2. The tone in the title novel is noticeably cool and analytical. Why do you think Lessing chooses to tell the story in this way?

3. For a novel so focused on the personal, there is great care given to describing the physical worlds of these people. Discuss the importance of geographical elements in the story: the rough sea and the calm bay, the orderly, "perfect" land around it. The arid climate to which Harold and briefly Tom moves, and the brush thorns that litter the ground outside of the desert town.

4. In Victoria and the Staveneys, the author chooses to withhold the fact that Victoria is black until the fourth page (after much physical description). Why do you feel she delays this revelation?

5. One is tempted to level scorn on the Staveneys, and yet Lessing also shows them to be oddly touching, moral even. What are we meant to think about them? Do you find your response is of a personal, emotional nature of more removed? Furthermore, who is "good" in the family?

6. Does the action of Victoria and the Staveneys feel determined, or proscribed? If this is social commentary, then what are we taught; if this is simply the hand of the author, what does this reveal about her own social vision?

7. Victoria, Thomas and Edward are obviously products of their respective environments.

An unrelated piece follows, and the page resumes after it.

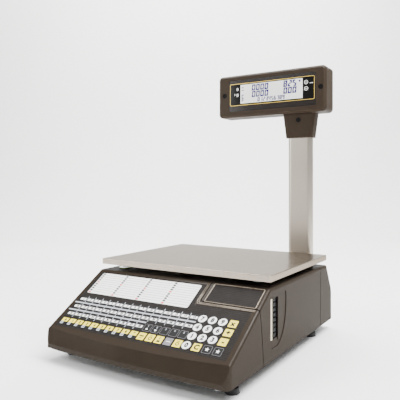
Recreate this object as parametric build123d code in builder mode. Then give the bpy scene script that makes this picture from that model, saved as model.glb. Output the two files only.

How are they the results of their parentage? Does this parentage play into the above-mentioned notion of determination or fate?

8. What parallels do you see between the world of The Reason for It and our own?

9. The protagonist of A Love Child, James, goes through several transformations, the first, from England to South Africa; the second, from Africa to India. What precipitates these changes? Does James feel like the same person with Daphne as he was with Donald back in England? Is this change believable to you? What is Lessing trying to say about one's mutability, particularly as a result of one's caring and compassion for others?

10. What themes connect these novels?